╭─ Data shown
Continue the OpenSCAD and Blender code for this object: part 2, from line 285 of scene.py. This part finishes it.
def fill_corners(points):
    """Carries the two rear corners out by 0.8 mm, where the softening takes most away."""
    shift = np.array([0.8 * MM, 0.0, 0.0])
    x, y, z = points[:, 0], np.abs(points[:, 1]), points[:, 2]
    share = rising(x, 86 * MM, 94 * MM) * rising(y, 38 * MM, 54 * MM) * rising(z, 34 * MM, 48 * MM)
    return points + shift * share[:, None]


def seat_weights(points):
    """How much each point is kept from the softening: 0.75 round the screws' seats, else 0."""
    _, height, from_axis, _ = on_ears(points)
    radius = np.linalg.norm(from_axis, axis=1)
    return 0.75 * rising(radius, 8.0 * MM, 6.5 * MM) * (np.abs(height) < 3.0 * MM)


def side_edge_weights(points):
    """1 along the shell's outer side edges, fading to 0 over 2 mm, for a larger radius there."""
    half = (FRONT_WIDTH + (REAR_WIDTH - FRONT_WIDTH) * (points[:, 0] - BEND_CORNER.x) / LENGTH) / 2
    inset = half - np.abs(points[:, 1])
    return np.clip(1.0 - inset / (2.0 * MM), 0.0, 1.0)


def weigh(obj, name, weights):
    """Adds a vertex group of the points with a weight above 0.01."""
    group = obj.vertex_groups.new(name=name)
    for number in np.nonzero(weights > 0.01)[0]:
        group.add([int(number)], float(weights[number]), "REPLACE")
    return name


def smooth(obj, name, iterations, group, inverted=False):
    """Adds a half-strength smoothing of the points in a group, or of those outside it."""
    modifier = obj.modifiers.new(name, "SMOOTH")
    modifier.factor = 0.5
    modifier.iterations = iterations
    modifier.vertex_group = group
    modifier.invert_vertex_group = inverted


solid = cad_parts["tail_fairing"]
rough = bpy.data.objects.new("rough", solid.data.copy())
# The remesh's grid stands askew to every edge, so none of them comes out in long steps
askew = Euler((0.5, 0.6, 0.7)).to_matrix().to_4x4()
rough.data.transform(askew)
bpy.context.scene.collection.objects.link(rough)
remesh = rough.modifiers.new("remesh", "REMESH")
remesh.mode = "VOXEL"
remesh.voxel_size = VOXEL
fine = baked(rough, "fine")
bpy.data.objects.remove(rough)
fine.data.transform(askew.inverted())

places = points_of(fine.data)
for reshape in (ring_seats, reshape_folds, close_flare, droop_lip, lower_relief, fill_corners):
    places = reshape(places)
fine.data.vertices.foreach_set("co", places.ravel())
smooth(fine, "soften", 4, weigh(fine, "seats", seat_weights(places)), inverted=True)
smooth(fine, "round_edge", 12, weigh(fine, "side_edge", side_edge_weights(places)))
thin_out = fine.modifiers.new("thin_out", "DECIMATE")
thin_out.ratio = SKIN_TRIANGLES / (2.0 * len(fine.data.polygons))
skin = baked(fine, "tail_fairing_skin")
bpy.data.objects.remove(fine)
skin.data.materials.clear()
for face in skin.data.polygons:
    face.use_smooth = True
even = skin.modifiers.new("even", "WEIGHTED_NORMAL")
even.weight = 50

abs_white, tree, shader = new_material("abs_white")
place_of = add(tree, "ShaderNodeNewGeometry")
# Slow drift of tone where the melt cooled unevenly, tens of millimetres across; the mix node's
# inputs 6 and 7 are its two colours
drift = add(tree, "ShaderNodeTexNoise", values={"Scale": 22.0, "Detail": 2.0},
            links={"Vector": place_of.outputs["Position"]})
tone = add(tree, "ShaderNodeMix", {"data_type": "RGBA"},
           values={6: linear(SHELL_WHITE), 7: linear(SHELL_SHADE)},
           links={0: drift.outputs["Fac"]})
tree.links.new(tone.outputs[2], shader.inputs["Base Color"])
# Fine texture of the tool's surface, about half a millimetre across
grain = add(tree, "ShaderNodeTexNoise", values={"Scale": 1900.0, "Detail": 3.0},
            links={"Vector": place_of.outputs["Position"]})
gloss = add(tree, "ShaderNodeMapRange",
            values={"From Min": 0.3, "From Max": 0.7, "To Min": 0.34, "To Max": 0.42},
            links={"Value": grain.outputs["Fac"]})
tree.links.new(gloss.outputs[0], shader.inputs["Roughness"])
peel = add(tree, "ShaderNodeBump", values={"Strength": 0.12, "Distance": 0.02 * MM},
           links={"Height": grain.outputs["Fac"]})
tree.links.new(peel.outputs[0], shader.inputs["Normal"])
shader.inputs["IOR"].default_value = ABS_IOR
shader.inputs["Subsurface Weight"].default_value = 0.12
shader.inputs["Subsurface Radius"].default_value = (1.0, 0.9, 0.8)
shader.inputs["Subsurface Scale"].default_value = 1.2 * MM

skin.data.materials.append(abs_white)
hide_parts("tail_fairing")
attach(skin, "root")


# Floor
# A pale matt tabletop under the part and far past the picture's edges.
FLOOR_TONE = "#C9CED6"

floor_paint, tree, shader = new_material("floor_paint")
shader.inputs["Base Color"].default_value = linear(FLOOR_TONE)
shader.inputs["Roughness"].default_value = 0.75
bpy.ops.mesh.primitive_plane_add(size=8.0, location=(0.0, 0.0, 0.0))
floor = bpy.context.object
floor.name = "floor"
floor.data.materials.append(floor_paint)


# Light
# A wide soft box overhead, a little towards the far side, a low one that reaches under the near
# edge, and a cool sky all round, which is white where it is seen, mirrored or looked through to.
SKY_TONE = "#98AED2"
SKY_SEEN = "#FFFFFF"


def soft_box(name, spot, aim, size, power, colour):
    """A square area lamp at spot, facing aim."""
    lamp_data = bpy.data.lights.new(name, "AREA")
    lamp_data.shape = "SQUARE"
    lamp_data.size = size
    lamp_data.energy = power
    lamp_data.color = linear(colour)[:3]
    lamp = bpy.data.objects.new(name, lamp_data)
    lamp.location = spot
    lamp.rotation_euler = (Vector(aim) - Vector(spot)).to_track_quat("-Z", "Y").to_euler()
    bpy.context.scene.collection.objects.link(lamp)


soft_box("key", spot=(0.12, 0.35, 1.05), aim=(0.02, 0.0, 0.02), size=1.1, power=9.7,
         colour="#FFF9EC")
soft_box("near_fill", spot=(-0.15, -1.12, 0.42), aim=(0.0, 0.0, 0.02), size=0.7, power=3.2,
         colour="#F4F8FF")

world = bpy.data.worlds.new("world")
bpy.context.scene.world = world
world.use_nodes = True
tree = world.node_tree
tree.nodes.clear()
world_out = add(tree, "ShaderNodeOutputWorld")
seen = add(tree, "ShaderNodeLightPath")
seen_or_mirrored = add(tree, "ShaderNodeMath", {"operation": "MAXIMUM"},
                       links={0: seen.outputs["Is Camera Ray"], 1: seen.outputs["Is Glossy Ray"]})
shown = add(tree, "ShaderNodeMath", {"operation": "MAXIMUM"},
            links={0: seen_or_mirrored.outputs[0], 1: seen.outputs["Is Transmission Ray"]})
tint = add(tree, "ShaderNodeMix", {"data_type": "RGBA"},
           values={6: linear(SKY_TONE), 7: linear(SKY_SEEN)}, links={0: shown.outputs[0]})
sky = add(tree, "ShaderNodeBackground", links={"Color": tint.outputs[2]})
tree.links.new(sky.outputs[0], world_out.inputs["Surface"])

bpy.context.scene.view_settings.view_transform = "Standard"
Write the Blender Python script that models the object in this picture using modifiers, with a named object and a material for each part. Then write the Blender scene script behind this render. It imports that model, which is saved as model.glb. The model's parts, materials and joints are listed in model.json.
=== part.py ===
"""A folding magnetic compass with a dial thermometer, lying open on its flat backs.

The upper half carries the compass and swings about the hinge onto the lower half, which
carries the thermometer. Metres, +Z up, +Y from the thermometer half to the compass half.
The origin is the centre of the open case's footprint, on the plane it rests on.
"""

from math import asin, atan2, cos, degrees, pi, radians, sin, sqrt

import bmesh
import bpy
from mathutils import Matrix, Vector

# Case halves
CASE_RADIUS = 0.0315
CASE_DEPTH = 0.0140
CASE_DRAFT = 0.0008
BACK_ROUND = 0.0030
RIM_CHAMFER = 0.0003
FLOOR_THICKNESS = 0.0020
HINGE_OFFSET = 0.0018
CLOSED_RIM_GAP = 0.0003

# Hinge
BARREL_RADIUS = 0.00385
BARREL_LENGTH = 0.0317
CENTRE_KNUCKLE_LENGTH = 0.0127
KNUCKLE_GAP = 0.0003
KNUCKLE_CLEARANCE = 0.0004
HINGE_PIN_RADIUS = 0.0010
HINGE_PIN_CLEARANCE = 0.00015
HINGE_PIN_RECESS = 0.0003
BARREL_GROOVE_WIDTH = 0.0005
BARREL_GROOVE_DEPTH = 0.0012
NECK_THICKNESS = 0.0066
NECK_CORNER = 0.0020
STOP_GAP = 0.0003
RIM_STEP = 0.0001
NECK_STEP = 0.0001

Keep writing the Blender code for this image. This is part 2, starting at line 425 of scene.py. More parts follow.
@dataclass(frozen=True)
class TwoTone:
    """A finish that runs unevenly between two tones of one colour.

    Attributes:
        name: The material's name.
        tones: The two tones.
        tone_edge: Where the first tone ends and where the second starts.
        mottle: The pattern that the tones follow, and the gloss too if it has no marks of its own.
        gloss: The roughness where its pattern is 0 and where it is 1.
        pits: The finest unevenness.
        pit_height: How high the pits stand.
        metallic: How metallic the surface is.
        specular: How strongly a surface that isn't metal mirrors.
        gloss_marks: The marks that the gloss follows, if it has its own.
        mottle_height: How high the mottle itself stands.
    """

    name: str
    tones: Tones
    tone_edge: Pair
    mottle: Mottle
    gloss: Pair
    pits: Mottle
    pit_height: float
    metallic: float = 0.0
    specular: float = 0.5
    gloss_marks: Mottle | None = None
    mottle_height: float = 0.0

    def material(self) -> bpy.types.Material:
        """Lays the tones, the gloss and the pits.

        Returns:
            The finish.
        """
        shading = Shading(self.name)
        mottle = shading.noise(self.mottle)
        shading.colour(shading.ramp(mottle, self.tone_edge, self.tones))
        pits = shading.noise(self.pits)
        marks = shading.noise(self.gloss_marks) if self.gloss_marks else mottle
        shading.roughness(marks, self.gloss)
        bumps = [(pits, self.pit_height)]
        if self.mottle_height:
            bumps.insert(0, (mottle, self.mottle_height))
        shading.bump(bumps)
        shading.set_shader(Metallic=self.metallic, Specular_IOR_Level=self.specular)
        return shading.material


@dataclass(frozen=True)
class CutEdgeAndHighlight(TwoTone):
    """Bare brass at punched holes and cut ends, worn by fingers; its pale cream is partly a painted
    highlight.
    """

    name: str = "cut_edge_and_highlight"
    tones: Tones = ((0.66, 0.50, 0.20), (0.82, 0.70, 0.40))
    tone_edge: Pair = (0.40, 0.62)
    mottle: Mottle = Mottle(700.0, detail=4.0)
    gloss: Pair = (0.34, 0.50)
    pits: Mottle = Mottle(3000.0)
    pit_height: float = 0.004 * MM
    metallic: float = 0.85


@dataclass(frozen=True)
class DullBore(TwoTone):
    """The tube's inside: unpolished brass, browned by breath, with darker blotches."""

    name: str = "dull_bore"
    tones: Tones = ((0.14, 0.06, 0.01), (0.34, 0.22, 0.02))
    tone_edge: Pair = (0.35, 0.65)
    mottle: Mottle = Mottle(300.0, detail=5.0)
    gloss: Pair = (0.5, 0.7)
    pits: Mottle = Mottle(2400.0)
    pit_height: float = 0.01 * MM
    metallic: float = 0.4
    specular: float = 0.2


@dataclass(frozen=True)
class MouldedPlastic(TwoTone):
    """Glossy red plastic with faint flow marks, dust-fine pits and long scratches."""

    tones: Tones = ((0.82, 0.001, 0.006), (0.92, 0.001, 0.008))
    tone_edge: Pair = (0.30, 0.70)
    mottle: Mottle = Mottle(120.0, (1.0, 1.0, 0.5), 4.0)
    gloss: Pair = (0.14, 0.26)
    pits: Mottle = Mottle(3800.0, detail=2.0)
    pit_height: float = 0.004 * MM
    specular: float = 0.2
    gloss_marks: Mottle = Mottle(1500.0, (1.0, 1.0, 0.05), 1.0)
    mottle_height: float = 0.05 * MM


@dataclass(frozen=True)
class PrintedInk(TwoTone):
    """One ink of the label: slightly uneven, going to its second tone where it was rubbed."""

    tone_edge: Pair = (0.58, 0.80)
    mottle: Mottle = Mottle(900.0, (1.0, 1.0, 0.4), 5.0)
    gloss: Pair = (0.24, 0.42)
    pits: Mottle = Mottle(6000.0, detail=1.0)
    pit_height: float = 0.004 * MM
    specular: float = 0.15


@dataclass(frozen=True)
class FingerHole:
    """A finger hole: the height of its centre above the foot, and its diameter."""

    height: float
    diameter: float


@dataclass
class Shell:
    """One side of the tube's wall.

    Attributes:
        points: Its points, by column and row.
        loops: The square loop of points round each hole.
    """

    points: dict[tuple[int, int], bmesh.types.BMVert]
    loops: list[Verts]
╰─
Look through the material above. Copy each line where the word "that" appears.

# A wide soft box overhead, a little towards the far side, a low one that reaches under the near
Write the Blender Python script that models the object in this picture using modifiers, with a named object and a material for each part. Then write the Blender scene script behind this render. It imports that model, which is saved as model.glb. The model's parts, materials and joints are listed in model.json.
    """A finish that runs unevenly between two tones of one colour.
        mottle: The pattern that the tones follow, and the gloss too if it has no marks of its own.
        specular: How strongly a surface that isn't metal mirrors.
        gloss_marks: The marks that the gloss follows, if it has its own.